-- begin INPUT RECORDS --
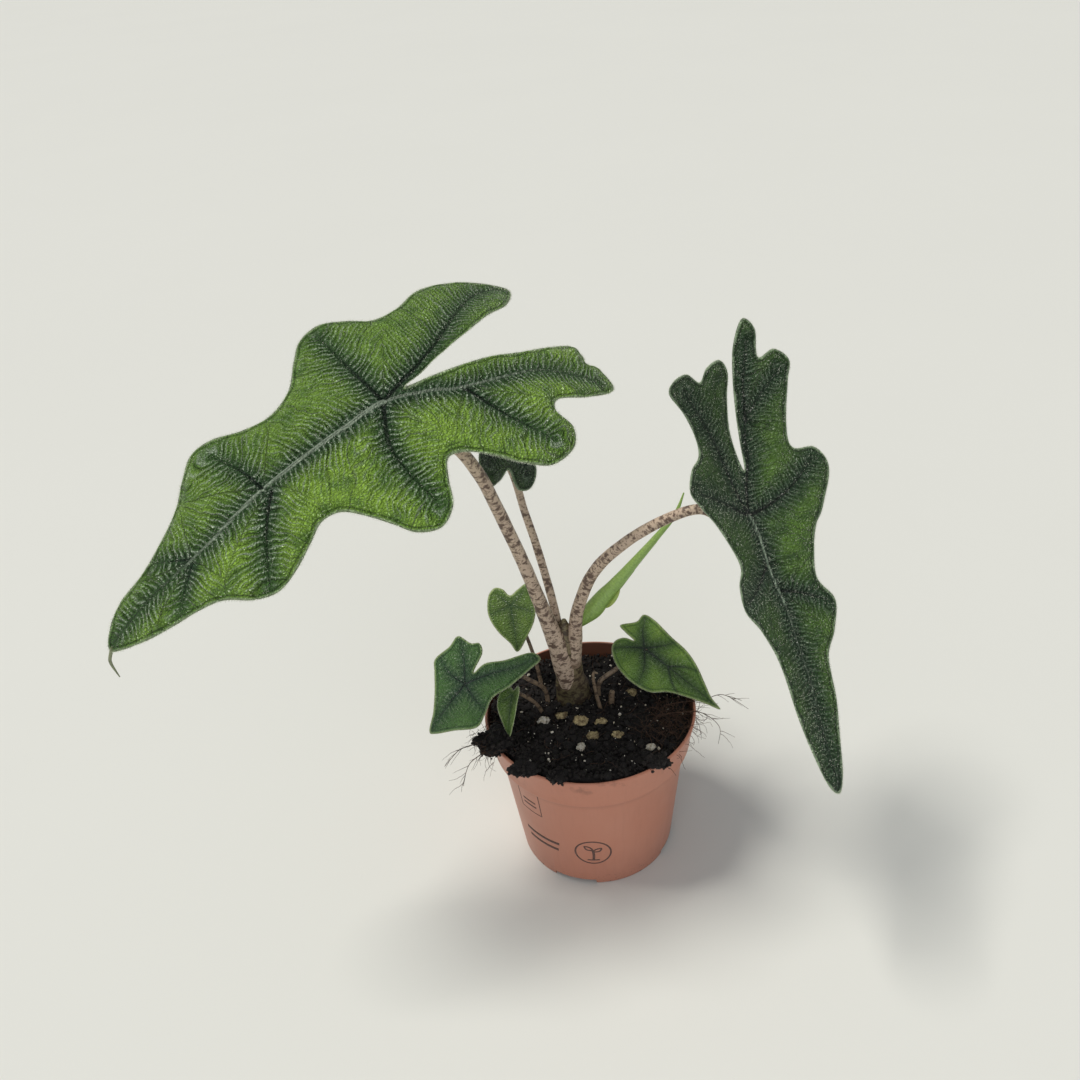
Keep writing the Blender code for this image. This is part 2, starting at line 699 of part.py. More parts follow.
def main():
    """Build the pot, the soil and the plant."""
    clear_scene()
    terracotta = material("terracotta_plastic", (0.43, 0.17, 0.11), 0.5)
    earth = material("potting_soil", (0.03, 0.02, 0.015), 0.95)
    mottled = material("mottled_petiole", (0.42, 0.27, 0.22), 0.5)
    bright = material("bright_leaf", (0.10, 0.26, 0.05), 0.45)
    dark = material("dark_leaf", (0.05, 0.15, 0.05), 0.5)
    young = material("young_leaf", (0.16, 0.36, 0.10), 0.5)
    white = material("perlite", (0.75, 0.72, 0.62), 0.9)
    bark = material("bark", (0.30, 0.20, 0.11), 0.9)
    dry = material("dry_fibre", (0.20, 0.13, 0.09), 0.9)

    build_pot(terracotta)
    soil = build_soil(earth)
    blades = aim_blades()
    build_blades(blades, bright, dark, young)
    build_stem(soil, mottled)
    build_big_stalks(blades, mottled, young)
    build_small_stalks(soil, blades, mottled, dry, young, bark)
    build_dry_tip(blades["large"], dry)
    build_grains(soil, white, bark)
    build_clumps(earth)
    build_roots(dry)


main()
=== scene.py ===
"""Dressed model of a young potted alocasia, built round its CAD frame.

Lobed hairy leaves stand on mottled stalks in a small terracotta-coloured nursery pot. Everything
ends in metres in the frame's own place. The plant's own sizes are written in millimetres, and
heights of the plant are above the pot's rim.
"""

import logging
import math
from dataclasses import dataclass, field
from enum import Enum
from typing import Any, Sequence

import bpy
import numpy as np
from mathutils import Matrix, Vector, noise
from mathutils.geometry import delaunay_2d_cdt


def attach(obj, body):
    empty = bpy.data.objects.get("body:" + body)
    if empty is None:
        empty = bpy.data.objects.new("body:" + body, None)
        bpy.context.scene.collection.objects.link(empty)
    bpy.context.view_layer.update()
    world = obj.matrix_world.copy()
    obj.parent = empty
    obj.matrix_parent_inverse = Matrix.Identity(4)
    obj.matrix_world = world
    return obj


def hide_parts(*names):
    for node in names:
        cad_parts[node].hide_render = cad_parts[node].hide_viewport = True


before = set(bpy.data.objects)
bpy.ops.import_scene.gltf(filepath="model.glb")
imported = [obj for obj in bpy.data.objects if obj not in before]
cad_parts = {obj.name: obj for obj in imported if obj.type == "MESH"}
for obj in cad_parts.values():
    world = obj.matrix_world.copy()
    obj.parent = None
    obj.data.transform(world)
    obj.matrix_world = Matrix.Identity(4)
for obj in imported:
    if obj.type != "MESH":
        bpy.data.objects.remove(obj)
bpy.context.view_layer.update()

MM = 0.001
BODY = "root"
LOG = logging.getLogger("alocasia")

POT_HEIGHT = 48.0
RIM_RADIUS = 30.0
BAND_FOOT = 37.7
BASE_RADIUS = 22.5
WALL_FOOT = 0.5
WALL_HEAD = 37.3
WALL_HEAD_RADIUS = 26.75
MARK_RADIUS = 24.3  # the pot's wall at the height of its marks
FIT_GAP = 0.3
STEM_FOOT = (-3.7, 7.3)
STEM_RADIUS = 5.3
STEM_TOP = 20.2
CROWN = STEM_TOP + 2.5 * FIT_GAP

Spot = tuple[float, float]
Place = tuple[float, float, float]
Array = np.ndarray


class Slot(Enum):
    """Material slots of the record, by what each one is."""

    POT = "pot_plastic"
    SOIL = "soil"
    PETIOLE = "petiole"
    DRY = "dry_stalk"
    BRIGHT = "leaf_bright"
    DARK = "leaf_dark"
    YOUNG = "leaf_young"
    PERLITE = "perlite"
    BARK = "bark"
    ROOT = "root"


# ---------------------------------------------------------------------------------------------
# Small tools
# ---------------------------------------------------------------------------------------------


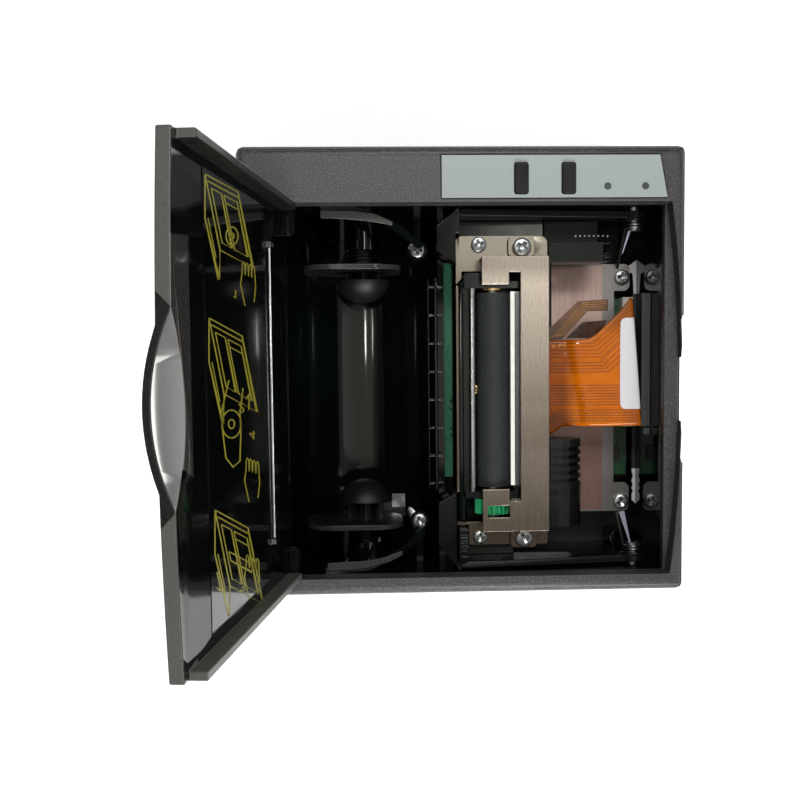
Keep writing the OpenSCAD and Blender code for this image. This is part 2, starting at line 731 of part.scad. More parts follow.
// A sprung hub: dome, finned neck, side plate and shaft. side is -1 for the lower one.
module hub(side) {
    i = side < 0 ? 0 : 1;
    tip = hub_tips[i];
    base = tip + side * dome_h;
    inner = base + side * hub_necks[i];
    outer = inner + side * hub_plate_t;
    sphere_r = (dome_r * dome_r + dome_h * dome_h) / (2 * dome_h);
    color([0.07, 0.07, 0.075]) {
        intersection() {
            translate([roll_x, tip + side * sphere_r, roll_z]) sphere(r = sphere_r, $fn = 96);
            rod_y(roll_x, roll_z, dome_r + 1, min(tip, base), max(tip, base));
        }
        rod_y(roll_x, roll_z, 2.6, min(base, inner) - small, max(base, inner) + small);
        for (a = [0 : 45 : 135])
            translate([roll_x, 0, roll_z]) rotate([0, a, 0])
                translate([-5.6, min(base, inner) - small, -0.45])
                    cube([11.2, abs(inner - base) + 2 * small, 0.9]);
        translate([roll_x - 3.2, 0, roll_z]) prism_y(min(inner, outer), max(inner, outer))
            round_rect(2 * hub_plate_h, 2 * hub_plate_h, 9);
        rod_y(roll_x, roll_z, hub_shaft_r, min(outer, hub_shaft_ends[i]), max(outer, hub_shaft_ends[i]));
    }
}

module upper_hub() {
    hub(1);
}

module lower_hub() {
    hub(-1);
}

module hub_spring(side) {
    i = side < 0 ? 0 : 1;
    wire_r = 0.4;
    color([0.7, 0.7, 0.72])
        translate([roll_x, hub_plates[i], roll_z]) rotate([-side * 90, 0, 0])
            coil(hub_shaft_r + wire_r + 0.35, wire_r, hub_tube_gap, 4);
}

module upper_hub_spring() {
    hub_spring(1);
}

module lower_hub_spring() {
    hub_spring(-1);
}

// ---------- electronics in the bay

module shield_plate() {
    color([0.6, 0.58, 0.54]) difference() {
        union() {
            block([shield_x[0], shield_y[0], shield_z], [shield_x[1], shield_y[1], shield_z + shield_t]);
            for (y = shield_tab_ys)
                round_plate([shield_x[1] - 3, y[0], shield_z], [shield_screw_x + 2.6, y[1], shield_z + shield_t], 2);
            // feet that stand on the board
            for (y = [board_y[0] + 12, board_y[1] - 12])
                block([shield_x[0], y - 3, board_z], [shield_x[0] + shield_t, y + 3, shield_z + small]);
        }
        for (y = shield_screw_ys) translate([shield_screw_x, y, 0]) cylinder(r = 1 + small, h = top_z);
    }
}

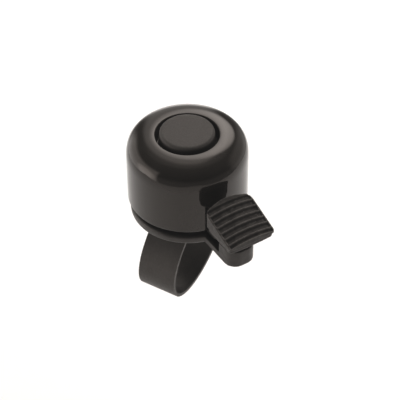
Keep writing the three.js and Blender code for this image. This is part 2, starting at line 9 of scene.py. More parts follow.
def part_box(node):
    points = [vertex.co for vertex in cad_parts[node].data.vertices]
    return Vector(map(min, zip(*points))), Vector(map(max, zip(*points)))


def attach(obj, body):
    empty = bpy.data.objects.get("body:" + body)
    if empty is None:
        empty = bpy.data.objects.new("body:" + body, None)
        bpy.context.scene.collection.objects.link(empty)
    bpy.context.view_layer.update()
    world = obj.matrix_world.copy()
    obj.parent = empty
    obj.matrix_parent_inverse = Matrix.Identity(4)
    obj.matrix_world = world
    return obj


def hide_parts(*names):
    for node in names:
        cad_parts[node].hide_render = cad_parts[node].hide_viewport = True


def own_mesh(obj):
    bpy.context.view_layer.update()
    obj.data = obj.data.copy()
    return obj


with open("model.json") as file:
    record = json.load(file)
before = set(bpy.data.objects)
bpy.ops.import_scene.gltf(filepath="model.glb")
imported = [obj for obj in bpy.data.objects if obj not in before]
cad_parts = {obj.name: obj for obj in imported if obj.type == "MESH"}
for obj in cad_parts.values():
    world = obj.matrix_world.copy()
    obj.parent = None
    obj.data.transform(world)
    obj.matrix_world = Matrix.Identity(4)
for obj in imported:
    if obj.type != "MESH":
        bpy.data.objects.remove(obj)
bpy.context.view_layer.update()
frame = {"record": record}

MM = 0.001
RECORD = frame["record"]
SLOT_OF = {part["node"]: part["material_slot"] for part in RECORD["subparts"]}
BODY_OF = {node: body for body, nodes in RECORD["behaviour"]["bodies"].items() for node in nodes}
JOINT = {joint["name"]: joint for joint in RECORD["behaviour"]["joints"]}


# ---------- the frame's own sizes, in mm ----------
def corners(node):
    low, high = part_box(node)
    return Vector(low) / MM, Vector(high) / MM


dome_low, dome_high = corners("dome")
cap_low, cap_high = corners("centre_cap")
strap_low, strap_high = corners("strap")
pin_low, pin_high = corners("strap_anchor_pin")
screw_low, screw_high = corners("clamp_screw")
washer_low, washer_high = corners("clamp_washer")
nut_low, nut_high = corners("clamp_nut")
post_low, post_high = corners("centre_post")
liner_low, liner_high = corners("saddle_liner")

RIM_Z = dome_low.z
DOME_TOP = dome_high.z
DOME_R = (dome_high.x - dome_low.x) / 2
DOME_WALL = 1.2
CROWN_H = 8.8
CROWN_POWER = 2.9
RECESS_R = 9.85
RECESS_FLOOR = DOME_TOP - 4.3
LIP_R = 0.35
DOME_HOLE_R = 2.4
STUD_R = 2.0
STUD_BORE_R = 2.3

FLANGE_R = DOME_R - 1.4
FLANGE_TOP = RIM_Z - 3.1
FLANGE_BOTTOM = FLANGE_TOP - 2.05

press = JOINT["lever_press"]
PIVOT = Vector(press["pos_m"]) / MM
AXLE = Vector(press["axis"]).normalized()
NOSE_TURN = Matrix.Rotation(math.atan2(-AXLE.x, AXLE.y), 4, "Z")
PIVOT_X = PIVOT.xy.length
PIVOT_Z = PIVOT.z
HINGE_PIN_R = 1
EAR_INNER = 4.2
EAR_OUTER = 5.8
EAR_R = 2.2
EAR_HOLE_R = 1.25

NOSE_HALF = 4.9
NOSE_END = 32.6
NOSE_CORNER = 3.9
BOSS_START = 25.5
BOSS_TOP = RIM_Z + 0.9
CHANNEL_HALF = 3.9
CHANNEL_START = 6.3
CHANNEL_FLOOR = FLANGE_BOTTOM + 0.55

LEVER_HALF = 3.3
LEVER_HOLE_R = 1.2
TAIL_START = 6.7
STEM_BOTTOM = RIM_Z - 2.7
STEM_TOP = RIM_Z - 0.6
PLATFORM_Z = RIM_Z + 6
PLATFORM_T = 1.2

PAD_BACK = 22.3
PAD_BOW = 0.7
PAD_FRONT = 36.9
PAD_HALF = 8.1
PAD_BACK_Z = RIM_Z + 13.8
PAD_FRONT_Z = RIM_Z + 9.05
PAD_CROWN = 1.0
PAD_GROOVES = 7
GROOVE_START = 22.65
GROOVE_PITCH = 2.08
GROOVE_DEPTH = 0.75

HEAD_Z = PIVOT_Z + 14.1
HEAD_R = 3.0
HEAD_FACE = 14.5
LEAF_START = 6.9
ARM_X = 9.6
ARM_T = 0.5
ARM_HALF = 2.0
RIVET_X = 8
RIVET_SIDE = 1.1
RIVET_R = 0.5
RIVET_HOLE_R = 0.75

SPRING_X = 28.5
SPRING_R = 1.95
SPRING_WIRE_R = 0.26
SPRING_TURNS = 6
SPRING_POCKET_R = 2.7
SPRING_SEAT = FLANGE_TOP - 0.3
PEG_R = 0.5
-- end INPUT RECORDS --
* EXERCISE DIRECTIONS *
Give only the number of lines in the entries above that hold the string "model".

* RESULT *
4